On the other hand, giving the customers the possibility to select sustainable service components purely voluntarily is likewise suboptimal: Not only does it add complexity to the purchasing decision, which the customer often rejects, it also increases the perceived risk that a freely chosen, non-standardized surcharge will lead to a competitive disadvantage.

In contrast to that, offering different standard packages for different degrees of sustainability has distinct advantages. A clear portfolio, e.g., in the form of three different options (Good – Better – Best), can offer both simplicity and clear guidance towards an upsell path (if designed properly). It allows logistics companies to exploit the willingness to pay of e.g., the “Climate Activists”, but at the same time provides a less expensive alternative for the “Ignoramuses”. 

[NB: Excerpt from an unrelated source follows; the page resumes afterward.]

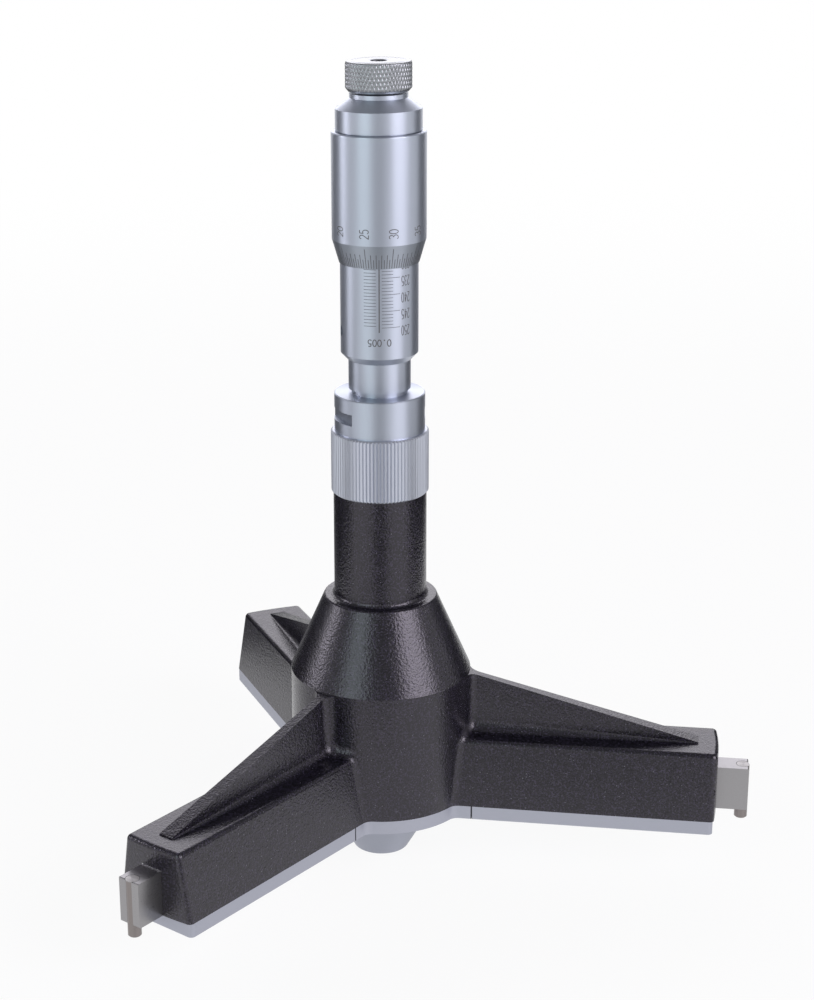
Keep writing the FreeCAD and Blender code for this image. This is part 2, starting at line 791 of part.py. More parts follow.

The challenge, however, is to integrate such a concept just for the sustainability aspect of a logistics service in the existing service portfolio – which might already show a certain complexity: How could e.g., a sequence of sustainable offers look like for a customer of 3PL services, using trucking, warehousing, and logistics management services? There might exist a multitude of measures, ranging from usage of different fuel types or e-vehicles to solar panels on the warehouse roof or travel policies for the staff.

The more complex the services (and their different features and varieties) are, the more challenging it is to design an appropriate portfolio. This is where it helps to have a high degree of experience and expertise in the field of packaging and bundling.

Summary: Start now – but with a phased implementation

Monetizing a sustainable logistics portfolio is not trivial. Above are a few of the existing options, which need to be adapted to each company’s specific conditions in order to work. Before implementing any new, sustainable product, every logistics provider should therefore prepare carefully and identify existing (sustainability-related) segments in their customer base, as well as their corresponding sizes today and in the near future. Only then they can simulate (price) implications to ensure that the portfolio is correctly designed and optimally priced. A stepwise or even pilot testing approach is generally recommended for this type of implementation to avoid the risk of dissatisfying or even losing customers.